I don't understand the tivo upgrade instruction they give you half of whats to do ok I had my pc reboot with both the new and old drives in with the weakness cd inside.It started up saying tivo drive falure needs replacement so I continue then it started to run the cd and at the end of the run it had a prompt weaknees# I don't understand what I need to do. I have a DT649180 and there instructions leave you hanging after you install the tivo drive in the pc. someone Please help me I need to be back up and running asap.


----------



## lafos (Nov 8, 2004)

http://tivo.upgrade-instructions.com/index.php contains interactive instructions where you select your model, how you want to back up, etc. It sounds from your post that perhaps you need to set the boot order to boot from the CD first, and not the hard drive. The instructions at the site will then guide you step by step.


----------



## HomeUser (Jan 12, 2003)

With the interactive guide after you make your selections the guide will generate a text command. You boot the CD in the PC with the TiVo drives attached and type that command when you get to the *WeaKnees#* command line prompt. Double check that the line is typed exactly as displayed then you then press the enter key.

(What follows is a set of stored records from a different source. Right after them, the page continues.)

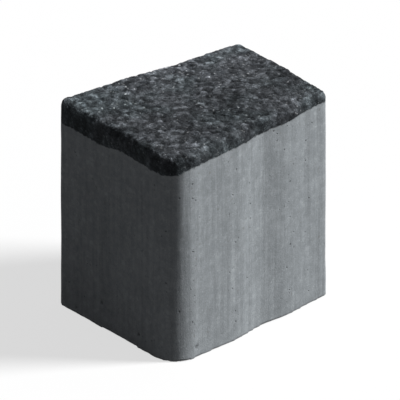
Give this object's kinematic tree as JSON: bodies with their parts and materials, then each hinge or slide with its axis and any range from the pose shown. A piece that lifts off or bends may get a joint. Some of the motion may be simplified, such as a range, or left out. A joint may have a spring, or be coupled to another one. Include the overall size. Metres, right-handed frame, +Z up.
{
  "type": "concrete paver",
  "caption": "Small wedge-shaped pressed concrete paver with softly waved joint faces, a well rounded front corner and a rounded rim round its dark wearing face.",
  "frame": {"origin": "centre of the bed, the flat underside, in the middle of the paver's box", "axes": "+X along the course of paving, +Y across it towards the narrow end of the wedge, +Z up out of the wearing face"},
  "size_m": [0.0632, 0.0776, 0.08],
  "materials": {
    "concrete": "rough cast concrete: dark anthracite granular face mix 4 to 8 mm thick on a plain grey core"
  },
  "bodies": {
    "root": {"paver": "concrete"}
  },
  "joints": []
}
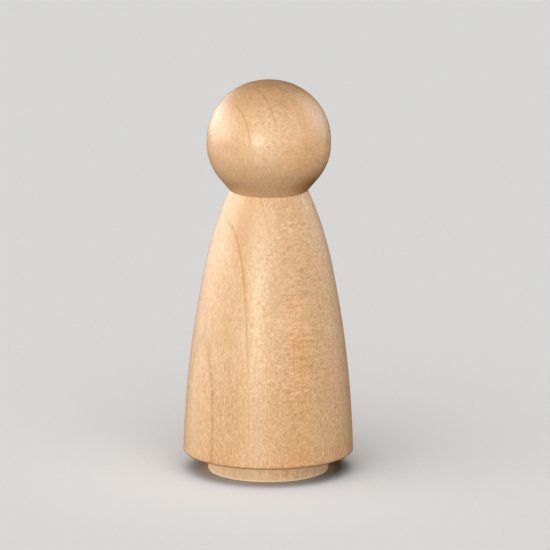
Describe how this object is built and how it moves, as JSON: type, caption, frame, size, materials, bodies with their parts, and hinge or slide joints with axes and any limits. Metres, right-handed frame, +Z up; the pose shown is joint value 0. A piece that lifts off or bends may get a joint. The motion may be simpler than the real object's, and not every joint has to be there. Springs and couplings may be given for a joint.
{
  "type": "peg doll",
  "caption": "Turned wooden peg doll: a ball head doweled to a bell-shaped body that stands on a short round foot with a spigot, bare pale wood.",
  "frame": {"origin": "centre of the foot's flat underside, on the doll's axis", "axes": "+Z up along the turning axis, from the foot to the crown; -Y is the side the picture is taken from, +X to its right"},
  "size_m": [0.0382, 0.0382, 0.0889],
  "materials": {
    "head_wood": "bare maple or birch, sanded smooth and burnished to a soft satin; growth rings run top to bottom, facing front-left",
    "body_wood": "bare maple or birch, sanded smooth and burnished to a soft satin; growth rings, fine fibre streaks and short ray flecks",
    "foot_wood": "bare maple or birch, duller and slightly fuzzier than the body, with vertical streaks and a worn pale lower edge",
    "dowel_wood": "bare beech dowel stock, with straight pressed flutes"
  },
  "bodies": {
    "root": {"head": "head_wood", "neck_dowel": "dowel_wood", "body": "body_wood", "foot": "foot_wood"}
  },
  "joints": []
}
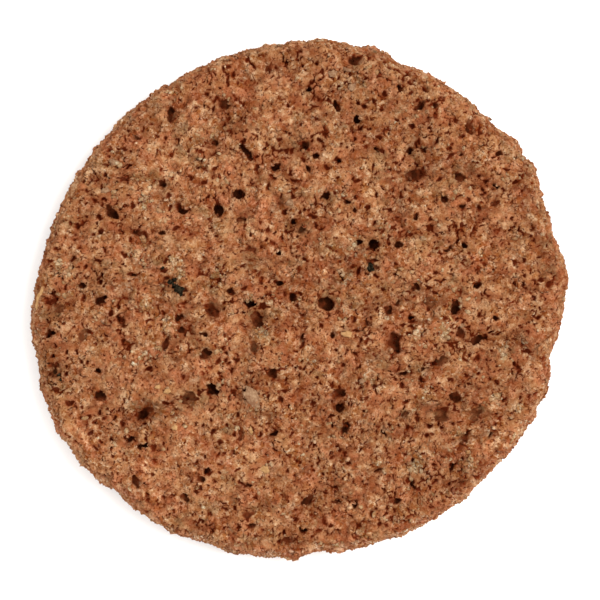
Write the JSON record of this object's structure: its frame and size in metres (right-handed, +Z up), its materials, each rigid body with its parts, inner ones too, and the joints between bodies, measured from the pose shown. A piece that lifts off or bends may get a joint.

The copy/expand can take several hours depending on how many recordings are transfered.


----------



## spawn1980 (May 25, 2007)

'Quote" Assuming your regular windows C: drive is connected as Primary Master with at least 1.5 gigabytes of free space to be safe (it may work with as little as 120MB free). Place your newly burned Boot Cd into your cd-rom drive and power down your PC. Jumper your existing TiVo A drive to master (see drive diagram or manufacturer website) and connect to the Secondary Master IDE connector on your PC making sure the red/black edge stripe on the IDE cable is closest to the power connector and that the power connector is inserted fully. Then take your/(one of your) newly acquired large hard drive and configure the jumpers to Slave (see diagram on drive or drive documentation) and connect this drive to the Primary Slave IDE connector in your PC.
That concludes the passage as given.